Interests on internally generated funds, rental value of company owned property and salaries of owners of a single proprietorship or partnership are some examples of imputed costs.

Out of Pocket Cost

Out of pocket cost involves the cash outflows due to a particular management decision activity. Non-cash costs such as depreciation are not involved in out-of-pocket costs. This cost concept is important for management in deciding whether or not a particular project will at least return the cash expenditures related with the project choosen by management.

Fixed, Variable and Mixed Costs

These costs have been defined in the previous classifications.

Shut Down Cost

Shut Down Cost are those costs which have to be arise under all conditions in the case of stopping manufacture of a product or closing down a department or a division. Shut down costs are always fixed costs.

Costs for Control

Controllable and Uncontrollable Cost

Controllable cost is that cost which is subject to direct control at some level of managerial supervision.

Standard Cost

Standard Cost are those costs which are planned or pre-determined cost estimates for a unit of output in order to get a basis for comparison with actual costs.

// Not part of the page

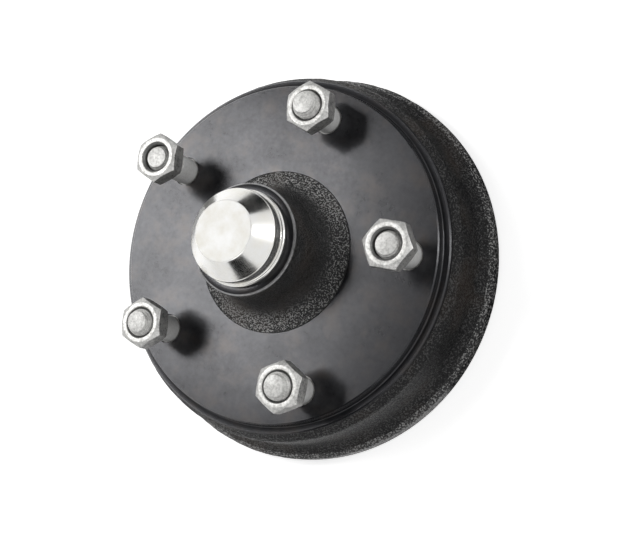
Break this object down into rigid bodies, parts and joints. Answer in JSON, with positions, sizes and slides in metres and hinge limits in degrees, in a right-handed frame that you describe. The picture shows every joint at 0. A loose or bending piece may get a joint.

It is evaluated at assuming a particular level of efficiency in utilization of material, labour and indirect services.

Other Costs

Joint Cost

Joint Cost is the cost of two or more products that are not identifiable as individual types of products until a particular stage of production known as the split-off point (point of separation) is reached.

For example, kerosene, fuel oil, gasoline and other oil products are derived from crude oil. Joint costs are total costs incurred up to the point of separation. Joint costs can be apportioned to different products only by means of some suitable bases of apportionment.

Common Cost

Common Cost are those which are incurred or charged for more than one product, job or any other certain costing object. These costs are not easily recognizable with individual product and therefore are normally apportioned.

Common costs are common to products, processes, functions, responsibilities, customers, sales territories, costing units and period of time.